In cases of significant changes it may be necessary to revamp the strategic plan and scorecard.
These types of significant changes in the business environment are less common in traditional
product and service companies and more common in high technology, new technology, or
rapidly changing market conditional situations. The process of evaluation of the strategic plan
needs to be ongoing. It calls for attention and sensitivity to the environment inside and outside
of the company. It is the responsibility of both the senior management and middle management
to keep tuned into conditions and to sound the signal when significant occurrences are identified
or anticipated.
The evaluation process is best conducted with both a formal and informal component. The
formal component may be a quarterly, or other timely period, evaluation of conditions. The
informal process is the discipline of the managers to practices of being in the field, visiting
customers, and suppliers. It is a continuous process of benchmarking both inside the company
and outside of the company and its industry, including companies and industries not in a
directly competitive set; and it is being sensitive to changing conditions within the company.

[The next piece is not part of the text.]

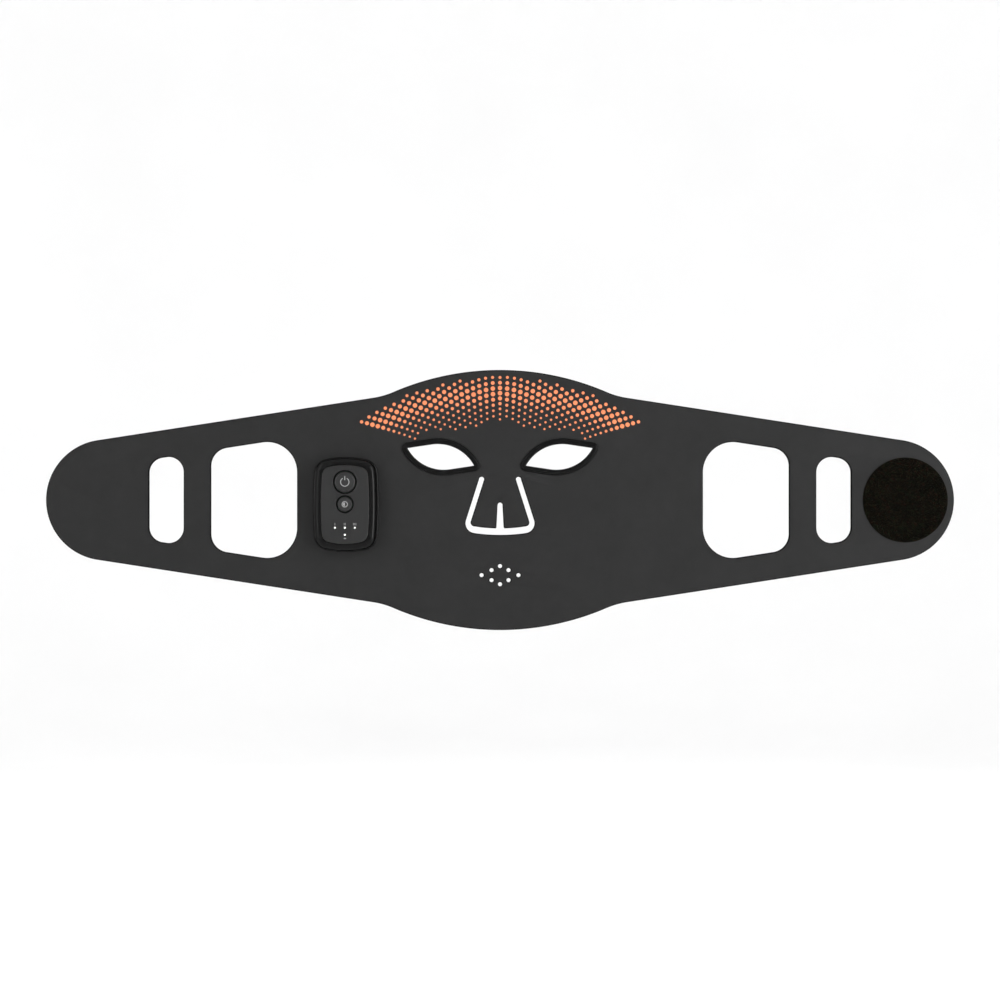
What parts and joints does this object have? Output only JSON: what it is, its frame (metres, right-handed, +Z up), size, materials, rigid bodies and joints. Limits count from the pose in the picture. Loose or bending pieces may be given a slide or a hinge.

The on-going evaluation process is the early warning system for the company. A well established
formal and informal process and practice in this area can be of significant value to the company.
It keeps the near term business plan on tract and the long term strategic plan vital and effective
in steering the company through constant environmental change while delivering consistent
and predictable results.
The final decision that comes out of the evaluation process is to determine the extent to which
the strategic plan and scorecard needs adjustment to continue to be effective as a working tool
keeping the company on course. The final test is to determine if the company is meeting the
expected results for the owners, employees and most importantly, the customers.